I have been following this thread with a bit of interest and it is somewhat
amazing to me to see the assumptions being made about the technical
sophistication and expertise of the average person with a "disability". In
my experience most folks just want to use the pages with the minimum of fuss
and muss. To expect folks to have an individual preference page to
deterimine their preferred presentation style is somewhat idealistic. To
have them regularly turn these pages off and on is a bit far fetched. Good
design goes a long way to accessibility and in fact in most instances
overcomes a multitude of sins primarily driven by web designers not any
practical application of underlying technology.

Let me put in a very real example here, my grandmum has pretty much lost her
vision and wants to use website "x". What needs to be done to the site that
allows her to do so. Her visit to a site is going to be determined by the
number of times she has visited a site. If she is well acquainted with the
site perhaps she has set a favorite to the subsite of her choice but if she
has not then how will she find what she needs without pressing the tab key a
thousand times?

Perhaps I am being naïve here, but give me a few skip navs if necessary.
Visual ones please do not hide them for me, because all are not screen
readers and design your sites for optimum usability not to show technical
prowness.

Ron Stewart



-----Original Message-----
From: <EMAIL REMOVED>
[mailto: <EMAIL REMOVED> ] On Behalf Of John Watts
Sent: Monday, April 07, 2008 7:30 PM
To: <EMAIL REMOVED>
Subject: [WebAIM] Fw: source order

Hi,

Interesting discussion indeed. I'd like to make a couple points:

>- It's a pain to code unless you use CSS and absolute positioning.

CSS yes, absolute positioning no. Many other modern layouts use floats (a
couple links below). In an ideal world, table-driven designs should be
consigned to the scrap heap.

>If users disable styles, suddenly the order is different than what they saw
visually.

I'm not sure when users would be constantly enabling and disabling styles. I
would have assumed that users would have the page styled to accommodate
their disability and leave it (screen styles for the deaf, unstyled for
users of braille readers, and perhaps soon the speech styles for the blind).
If there is some value to enabling and then disabling and then enabling
styles as you visit each page, please let me know.
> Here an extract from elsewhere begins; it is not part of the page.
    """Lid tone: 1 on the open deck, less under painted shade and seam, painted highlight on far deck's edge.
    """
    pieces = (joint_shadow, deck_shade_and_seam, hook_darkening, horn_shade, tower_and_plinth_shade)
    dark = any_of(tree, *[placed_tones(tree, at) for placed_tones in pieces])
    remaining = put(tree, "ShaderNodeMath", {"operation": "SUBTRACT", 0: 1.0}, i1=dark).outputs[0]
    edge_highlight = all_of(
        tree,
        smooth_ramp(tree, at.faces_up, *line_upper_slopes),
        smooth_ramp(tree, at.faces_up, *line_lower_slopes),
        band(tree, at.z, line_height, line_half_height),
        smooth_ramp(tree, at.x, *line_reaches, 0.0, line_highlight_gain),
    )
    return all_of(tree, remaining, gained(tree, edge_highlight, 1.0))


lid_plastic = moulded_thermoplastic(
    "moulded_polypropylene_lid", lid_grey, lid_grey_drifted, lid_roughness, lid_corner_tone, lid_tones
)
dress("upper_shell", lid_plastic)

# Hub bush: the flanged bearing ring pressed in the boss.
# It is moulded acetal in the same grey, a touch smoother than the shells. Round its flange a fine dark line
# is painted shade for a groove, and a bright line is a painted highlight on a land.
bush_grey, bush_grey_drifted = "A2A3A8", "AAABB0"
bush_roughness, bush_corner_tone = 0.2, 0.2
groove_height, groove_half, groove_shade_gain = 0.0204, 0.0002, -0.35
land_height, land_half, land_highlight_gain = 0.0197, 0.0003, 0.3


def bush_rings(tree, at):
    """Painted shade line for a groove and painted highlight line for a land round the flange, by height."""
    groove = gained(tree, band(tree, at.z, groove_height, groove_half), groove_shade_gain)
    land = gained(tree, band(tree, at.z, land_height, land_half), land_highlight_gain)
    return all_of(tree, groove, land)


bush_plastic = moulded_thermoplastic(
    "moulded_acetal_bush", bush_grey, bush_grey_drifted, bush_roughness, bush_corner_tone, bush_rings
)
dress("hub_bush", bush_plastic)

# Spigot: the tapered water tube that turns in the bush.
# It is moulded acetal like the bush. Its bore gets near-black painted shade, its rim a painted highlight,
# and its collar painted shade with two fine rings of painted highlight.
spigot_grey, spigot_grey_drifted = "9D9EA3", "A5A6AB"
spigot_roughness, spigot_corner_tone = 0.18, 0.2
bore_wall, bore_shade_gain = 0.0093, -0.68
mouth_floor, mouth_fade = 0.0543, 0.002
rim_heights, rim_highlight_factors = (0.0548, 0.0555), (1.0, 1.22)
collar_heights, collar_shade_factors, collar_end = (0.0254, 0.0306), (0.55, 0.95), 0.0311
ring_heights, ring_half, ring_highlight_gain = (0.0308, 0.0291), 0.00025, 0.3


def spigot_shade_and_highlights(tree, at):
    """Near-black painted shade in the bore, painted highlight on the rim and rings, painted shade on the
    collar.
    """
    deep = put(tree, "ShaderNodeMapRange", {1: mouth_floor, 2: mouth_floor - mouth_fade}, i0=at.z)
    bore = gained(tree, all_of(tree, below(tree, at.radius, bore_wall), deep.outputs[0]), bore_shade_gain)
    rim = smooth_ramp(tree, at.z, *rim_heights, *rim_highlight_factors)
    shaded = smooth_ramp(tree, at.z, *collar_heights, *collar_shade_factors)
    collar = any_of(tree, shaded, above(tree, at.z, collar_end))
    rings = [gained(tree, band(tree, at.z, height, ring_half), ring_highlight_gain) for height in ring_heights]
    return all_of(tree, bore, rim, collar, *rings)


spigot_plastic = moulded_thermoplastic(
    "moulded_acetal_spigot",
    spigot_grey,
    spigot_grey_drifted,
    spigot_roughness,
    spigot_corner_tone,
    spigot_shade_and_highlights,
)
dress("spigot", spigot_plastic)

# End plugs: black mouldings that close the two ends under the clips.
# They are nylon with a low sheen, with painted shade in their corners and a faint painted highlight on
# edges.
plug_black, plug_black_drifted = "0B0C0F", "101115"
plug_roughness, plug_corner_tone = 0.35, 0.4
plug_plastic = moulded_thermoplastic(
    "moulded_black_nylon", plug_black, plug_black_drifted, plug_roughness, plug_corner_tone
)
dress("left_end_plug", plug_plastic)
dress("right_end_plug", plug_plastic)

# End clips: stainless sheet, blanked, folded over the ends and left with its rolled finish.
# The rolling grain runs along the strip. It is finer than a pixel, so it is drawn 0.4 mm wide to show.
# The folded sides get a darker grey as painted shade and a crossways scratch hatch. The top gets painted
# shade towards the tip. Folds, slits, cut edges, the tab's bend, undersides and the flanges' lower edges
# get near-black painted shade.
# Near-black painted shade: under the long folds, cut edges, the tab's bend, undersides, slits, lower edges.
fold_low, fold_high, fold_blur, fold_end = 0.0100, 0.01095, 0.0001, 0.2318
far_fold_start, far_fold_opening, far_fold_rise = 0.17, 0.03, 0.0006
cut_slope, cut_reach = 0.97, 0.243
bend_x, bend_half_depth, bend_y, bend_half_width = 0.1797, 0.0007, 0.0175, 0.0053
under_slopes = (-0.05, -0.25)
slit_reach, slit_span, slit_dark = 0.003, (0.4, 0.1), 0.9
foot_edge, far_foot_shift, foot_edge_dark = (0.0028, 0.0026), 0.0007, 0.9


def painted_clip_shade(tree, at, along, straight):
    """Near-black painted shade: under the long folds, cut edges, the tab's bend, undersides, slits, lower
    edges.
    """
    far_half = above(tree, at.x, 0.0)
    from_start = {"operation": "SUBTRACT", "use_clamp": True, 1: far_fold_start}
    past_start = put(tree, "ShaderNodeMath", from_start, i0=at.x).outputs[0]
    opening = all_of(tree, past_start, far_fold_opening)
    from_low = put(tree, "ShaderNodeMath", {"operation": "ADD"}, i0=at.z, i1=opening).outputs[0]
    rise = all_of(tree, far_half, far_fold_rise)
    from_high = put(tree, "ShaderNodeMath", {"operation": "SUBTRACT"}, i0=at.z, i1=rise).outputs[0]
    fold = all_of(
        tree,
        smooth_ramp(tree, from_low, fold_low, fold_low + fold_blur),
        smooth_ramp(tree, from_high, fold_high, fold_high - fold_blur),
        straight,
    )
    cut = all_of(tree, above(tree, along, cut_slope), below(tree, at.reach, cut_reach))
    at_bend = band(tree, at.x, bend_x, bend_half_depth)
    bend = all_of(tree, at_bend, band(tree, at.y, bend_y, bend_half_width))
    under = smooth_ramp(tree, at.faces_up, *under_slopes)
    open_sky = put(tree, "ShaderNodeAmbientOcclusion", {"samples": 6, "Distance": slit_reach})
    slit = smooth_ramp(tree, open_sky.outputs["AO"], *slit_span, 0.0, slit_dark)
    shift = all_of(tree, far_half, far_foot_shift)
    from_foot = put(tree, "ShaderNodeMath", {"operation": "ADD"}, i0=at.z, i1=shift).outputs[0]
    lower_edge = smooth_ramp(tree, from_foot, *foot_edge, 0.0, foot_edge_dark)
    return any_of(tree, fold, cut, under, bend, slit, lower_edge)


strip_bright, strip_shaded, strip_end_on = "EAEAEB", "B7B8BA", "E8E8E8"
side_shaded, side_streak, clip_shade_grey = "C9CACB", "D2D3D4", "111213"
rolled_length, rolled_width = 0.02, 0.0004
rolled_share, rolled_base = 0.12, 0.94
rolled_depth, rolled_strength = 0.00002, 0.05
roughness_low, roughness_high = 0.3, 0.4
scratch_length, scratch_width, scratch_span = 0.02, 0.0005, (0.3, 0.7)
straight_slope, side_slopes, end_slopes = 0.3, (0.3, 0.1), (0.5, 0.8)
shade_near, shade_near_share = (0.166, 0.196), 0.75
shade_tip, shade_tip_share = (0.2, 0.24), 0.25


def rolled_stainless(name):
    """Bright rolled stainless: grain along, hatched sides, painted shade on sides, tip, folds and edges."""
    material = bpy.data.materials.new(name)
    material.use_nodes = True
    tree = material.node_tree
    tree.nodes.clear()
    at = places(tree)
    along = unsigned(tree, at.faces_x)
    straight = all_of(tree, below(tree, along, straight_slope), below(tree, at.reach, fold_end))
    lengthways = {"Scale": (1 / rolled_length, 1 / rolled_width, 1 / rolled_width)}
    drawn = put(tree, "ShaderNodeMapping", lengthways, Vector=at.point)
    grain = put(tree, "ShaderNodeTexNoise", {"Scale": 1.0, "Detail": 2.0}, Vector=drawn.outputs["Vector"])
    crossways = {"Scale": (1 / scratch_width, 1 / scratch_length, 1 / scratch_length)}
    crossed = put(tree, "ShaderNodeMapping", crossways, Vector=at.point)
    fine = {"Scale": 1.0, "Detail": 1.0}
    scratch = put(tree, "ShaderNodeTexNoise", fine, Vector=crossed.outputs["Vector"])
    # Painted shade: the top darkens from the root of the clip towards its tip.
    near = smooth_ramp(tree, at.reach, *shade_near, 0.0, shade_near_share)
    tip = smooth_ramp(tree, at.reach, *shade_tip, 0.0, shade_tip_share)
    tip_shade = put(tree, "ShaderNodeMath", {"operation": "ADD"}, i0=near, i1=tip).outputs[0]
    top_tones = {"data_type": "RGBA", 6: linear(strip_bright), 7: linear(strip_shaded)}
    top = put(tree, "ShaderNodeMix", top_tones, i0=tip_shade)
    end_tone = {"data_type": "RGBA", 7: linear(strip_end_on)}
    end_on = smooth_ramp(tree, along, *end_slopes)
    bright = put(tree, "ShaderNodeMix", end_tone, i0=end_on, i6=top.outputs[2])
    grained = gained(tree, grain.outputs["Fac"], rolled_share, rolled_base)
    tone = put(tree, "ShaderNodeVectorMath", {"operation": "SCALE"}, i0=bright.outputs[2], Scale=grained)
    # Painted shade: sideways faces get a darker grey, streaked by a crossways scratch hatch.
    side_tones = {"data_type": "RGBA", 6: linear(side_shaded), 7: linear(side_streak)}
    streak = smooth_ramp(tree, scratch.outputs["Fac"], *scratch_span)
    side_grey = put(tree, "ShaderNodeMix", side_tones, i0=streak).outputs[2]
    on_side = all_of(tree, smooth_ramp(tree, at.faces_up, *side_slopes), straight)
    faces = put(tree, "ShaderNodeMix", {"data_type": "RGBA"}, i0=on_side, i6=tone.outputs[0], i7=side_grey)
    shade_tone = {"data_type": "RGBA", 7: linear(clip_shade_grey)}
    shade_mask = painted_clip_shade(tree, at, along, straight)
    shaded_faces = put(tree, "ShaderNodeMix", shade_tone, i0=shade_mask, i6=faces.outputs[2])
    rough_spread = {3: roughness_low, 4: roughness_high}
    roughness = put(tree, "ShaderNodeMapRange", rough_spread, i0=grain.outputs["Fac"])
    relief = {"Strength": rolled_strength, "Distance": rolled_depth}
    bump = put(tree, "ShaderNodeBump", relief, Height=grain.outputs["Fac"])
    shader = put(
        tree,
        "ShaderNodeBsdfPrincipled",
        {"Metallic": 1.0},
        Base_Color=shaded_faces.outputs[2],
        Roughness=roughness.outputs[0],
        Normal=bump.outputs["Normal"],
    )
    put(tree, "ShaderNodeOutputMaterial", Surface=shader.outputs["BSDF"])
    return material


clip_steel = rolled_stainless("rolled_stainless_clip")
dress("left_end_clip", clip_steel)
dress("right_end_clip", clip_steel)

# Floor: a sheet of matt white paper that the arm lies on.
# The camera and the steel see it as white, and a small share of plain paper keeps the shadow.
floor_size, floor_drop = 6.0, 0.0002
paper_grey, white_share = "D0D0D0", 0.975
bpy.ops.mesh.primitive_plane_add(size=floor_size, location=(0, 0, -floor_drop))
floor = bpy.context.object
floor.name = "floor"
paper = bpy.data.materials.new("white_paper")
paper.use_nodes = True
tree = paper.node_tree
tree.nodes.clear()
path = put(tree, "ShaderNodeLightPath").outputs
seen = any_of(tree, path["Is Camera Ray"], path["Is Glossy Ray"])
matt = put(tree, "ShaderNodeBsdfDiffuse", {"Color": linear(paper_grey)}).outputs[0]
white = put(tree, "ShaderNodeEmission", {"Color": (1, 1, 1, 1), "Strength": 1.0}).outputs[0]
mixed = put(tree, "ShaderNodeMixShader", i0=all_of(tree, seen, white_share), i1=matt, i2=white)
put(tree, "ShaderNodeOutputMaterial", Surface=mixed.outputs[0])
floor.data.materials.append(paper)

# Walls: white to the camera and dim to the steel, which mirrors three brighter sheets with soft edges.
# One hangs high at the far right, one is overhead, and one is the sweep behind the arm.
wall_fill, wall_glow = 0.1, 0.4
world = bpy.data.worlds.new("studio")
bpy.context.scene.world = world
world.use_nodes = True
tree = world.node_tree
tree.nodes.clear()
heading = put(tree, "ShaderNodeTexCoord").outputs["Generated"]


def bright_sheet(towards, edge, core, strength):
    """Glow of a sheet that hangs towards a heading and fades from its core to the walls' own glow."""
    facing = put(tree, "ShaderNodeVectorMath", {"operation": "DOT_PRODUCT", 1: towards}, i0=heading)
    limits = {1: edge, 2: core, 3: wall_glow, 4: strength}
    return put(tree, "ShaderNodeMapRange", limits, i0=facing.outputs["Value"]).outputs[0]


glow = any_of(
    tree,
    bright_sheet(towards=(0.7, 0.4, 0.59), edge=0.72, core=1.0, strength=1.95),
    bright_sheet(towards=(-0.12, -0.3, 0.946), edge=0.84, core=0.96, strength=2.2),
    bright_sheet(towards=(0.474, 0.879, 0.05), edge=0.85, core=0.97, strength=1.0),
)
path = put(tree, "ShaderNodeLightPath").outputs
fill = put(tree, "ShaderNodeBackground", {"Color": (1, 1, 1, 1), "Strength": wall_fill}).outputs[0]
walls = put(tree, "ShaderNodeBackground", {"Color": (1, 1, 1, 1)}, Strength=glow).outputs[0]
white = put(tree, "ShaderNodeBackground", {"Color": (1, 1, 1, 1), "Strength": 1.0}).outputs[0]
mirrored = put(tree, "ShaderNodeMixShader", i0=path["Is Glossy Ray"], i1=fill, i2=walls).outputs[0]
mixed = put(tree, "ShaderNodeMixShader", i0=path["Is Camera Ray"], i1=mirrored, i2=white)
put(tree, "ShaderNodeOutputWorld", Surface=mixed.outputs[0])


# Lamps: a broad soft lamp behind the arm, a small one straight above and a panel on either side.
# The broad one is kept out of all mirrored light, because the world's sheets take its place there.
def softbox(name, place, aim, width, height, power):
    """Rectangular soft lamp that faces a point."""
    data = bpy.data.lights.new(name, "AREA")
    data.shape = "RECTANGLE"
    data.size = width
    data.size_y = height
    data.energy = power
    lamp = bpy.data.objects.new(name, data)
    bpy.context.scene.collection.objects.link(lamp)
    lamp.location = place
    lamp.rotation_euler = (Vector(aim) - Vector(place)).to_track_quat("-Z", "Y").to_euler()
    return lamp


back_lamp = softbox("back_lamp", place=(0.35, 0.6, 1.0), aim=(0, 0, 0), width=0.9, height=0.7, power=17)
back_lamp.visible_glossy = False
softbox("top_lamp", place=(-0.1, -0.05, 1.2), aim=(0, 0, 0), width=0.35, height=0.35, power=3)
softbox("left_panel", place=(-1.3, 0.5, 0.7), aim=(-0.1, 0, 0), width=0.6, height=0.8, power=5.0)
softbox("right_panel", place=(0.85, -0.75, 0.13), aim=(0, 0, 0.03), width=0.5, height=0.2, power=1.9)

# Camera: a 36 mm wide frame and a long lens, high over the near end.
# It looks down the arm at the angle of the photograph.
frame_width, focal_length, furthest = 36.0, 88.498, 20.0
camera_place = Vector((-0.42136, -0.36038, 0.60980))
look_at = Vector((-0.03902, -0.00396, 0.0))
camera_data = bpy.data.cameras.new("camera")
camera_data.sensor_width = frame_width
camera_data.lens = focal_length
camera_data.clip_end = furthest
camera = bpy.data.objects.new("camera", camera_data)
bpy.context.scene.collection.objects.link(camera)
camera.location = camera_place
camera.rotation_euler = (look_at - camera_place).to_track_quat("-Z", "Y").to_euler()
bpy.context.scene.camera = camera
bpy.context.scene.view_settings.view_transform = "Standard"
>It breaks the convention used by probably 99.9% of web sites

Layout repositories contain many templates that place the nav before
content. The eminent A List Apart has even published a couple modern CSS
layouts which do just that.

http://www.alistapart.com/articles/multicolumnlayouts
http://www.alistapart.com/articles/holygrail

I can't say that most sites are ordering their source like this, but I'm
certain they number much more than 0.1%

>Now, instead of having to navigate to or past navigation (which should be
fairly consistent) in order to find the
>content, users must now navigate through an unknown and variable number of
links in content to find
>the navigation.

If I go to a page, am I most interested in the content of the page or its
navigation menu? Should I have to constantly tab through the nav to reach
the stuff I'm really interested in? And what if the nav is really long? The
size of the nav could vary as it opens new sub-menus as you navigate deeper
into the site, I've certainly seen (for better or worse) extremely large nav
menus.

The points made in favour of placing the content first are better explained
by someone much more eloquent than I (Mark Pilgrim is a former accessibility
architect for IBM).
http://diveintoaccessibility.org/day_10_presenting_your_main_content_first.h
tml

In addition to Pilgrim's examples, the OP seemed to indicate that with his
mobility impairment, tabbing through the stuff he doesn't want to get to the
stuff he does want is not ideal for him.